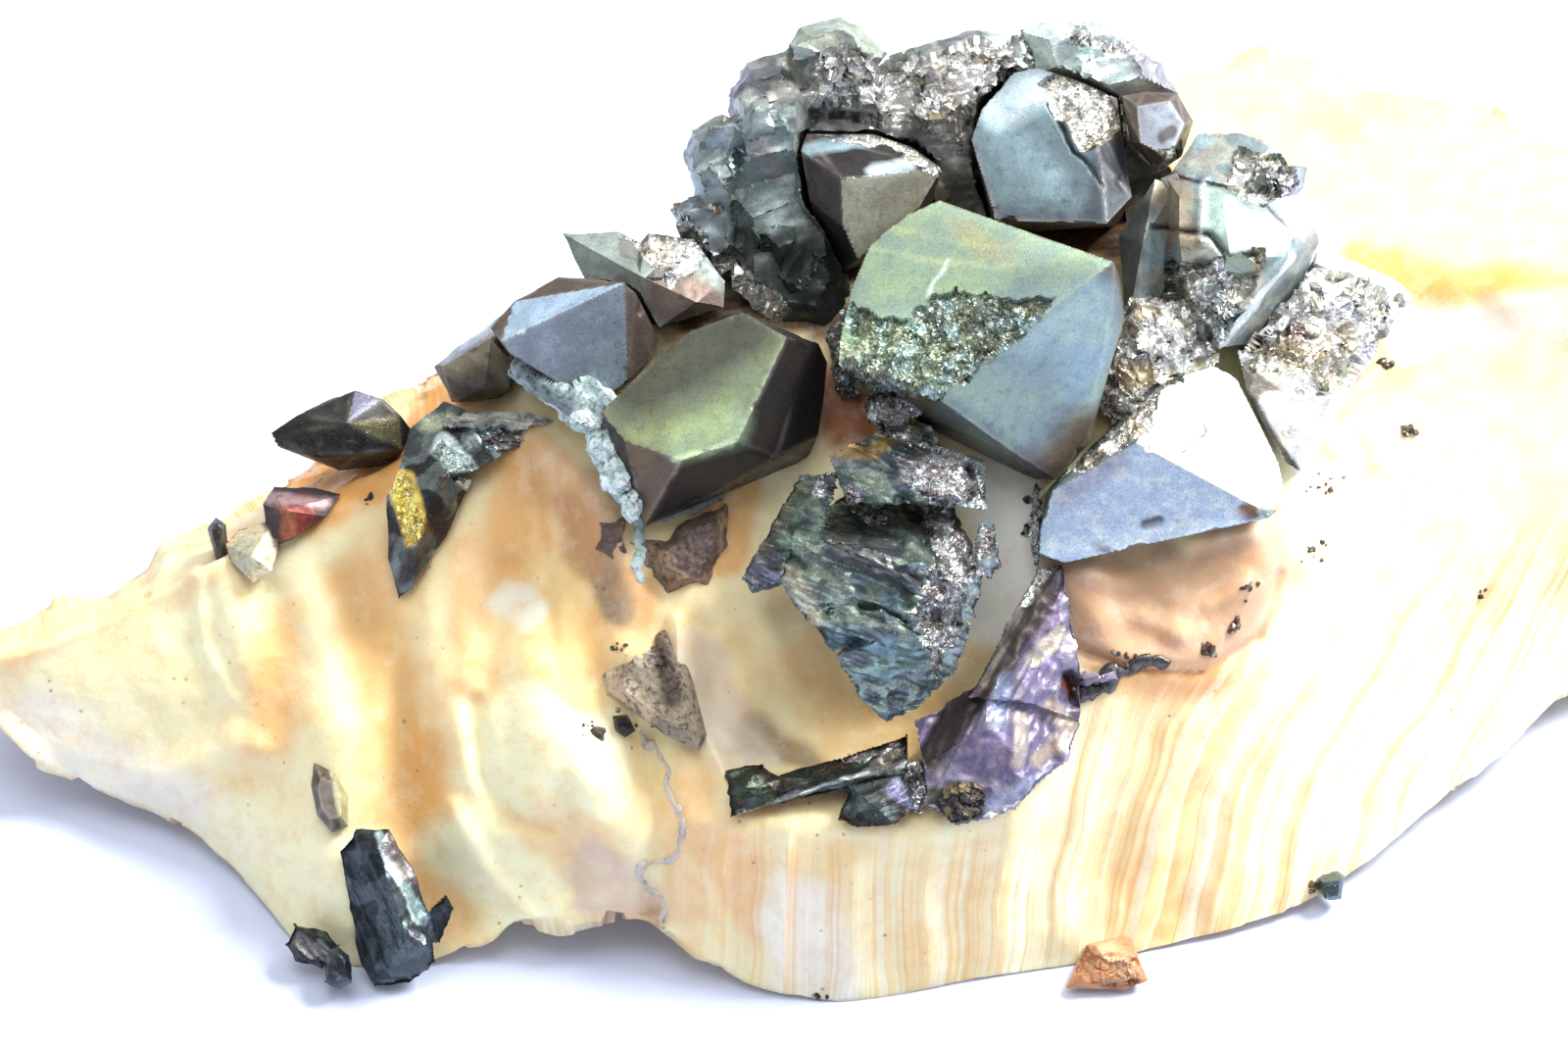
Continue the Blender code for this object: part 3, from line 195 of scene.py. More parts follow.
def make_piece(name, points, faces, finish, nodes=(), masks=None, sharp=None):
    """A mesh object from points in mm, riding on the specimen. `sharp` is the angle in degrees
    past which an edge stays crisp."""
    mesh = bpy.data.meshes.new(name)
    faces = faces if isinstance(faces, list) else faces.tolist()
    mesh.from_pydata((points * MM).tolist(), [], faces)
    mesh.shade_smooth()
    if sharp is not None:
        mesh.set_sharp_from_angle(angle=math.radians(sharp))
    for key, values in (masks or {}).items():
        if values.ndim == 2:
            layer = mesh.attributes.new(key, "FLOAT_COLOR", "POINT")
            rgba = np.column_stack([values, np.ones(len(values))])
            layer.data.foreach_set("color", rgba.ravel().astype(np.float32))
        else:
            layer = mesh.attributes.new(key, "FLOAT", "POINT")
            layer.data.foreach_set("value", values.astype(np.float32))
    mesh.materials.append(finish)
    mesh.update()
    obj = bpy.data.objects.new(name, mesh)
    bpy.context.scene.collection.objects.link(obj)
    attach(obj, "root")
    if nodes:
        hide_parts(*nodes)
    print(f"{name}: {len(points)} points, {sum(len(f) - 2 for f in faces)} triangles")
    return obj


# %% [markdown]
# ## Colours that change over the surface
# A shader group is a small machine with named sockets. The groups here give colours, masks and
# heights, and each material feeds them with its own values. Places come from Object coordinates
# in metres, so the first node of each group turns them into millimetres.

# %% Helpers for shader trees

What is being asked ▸
Repeat, without changes, every line from the one that contains "hide_parts(*nodes)" through the final line of the data.

Final result ▸
        hide_parts(*nodes)
    print(f"{name}: {len(points)} points, {sum(len(f) - 2 for f in faces)} triangles")
    return obj


# %% [markdown]
# ## Colours that change over the surface
# A shader group is a small machine with named sockets. The groups here give colours, masks and
# heights, and each material feeds them with its own values. Places come from Object coordinates
# in metres, so the first node of each group turns them into millimetres.

# %% Helpers for shader trees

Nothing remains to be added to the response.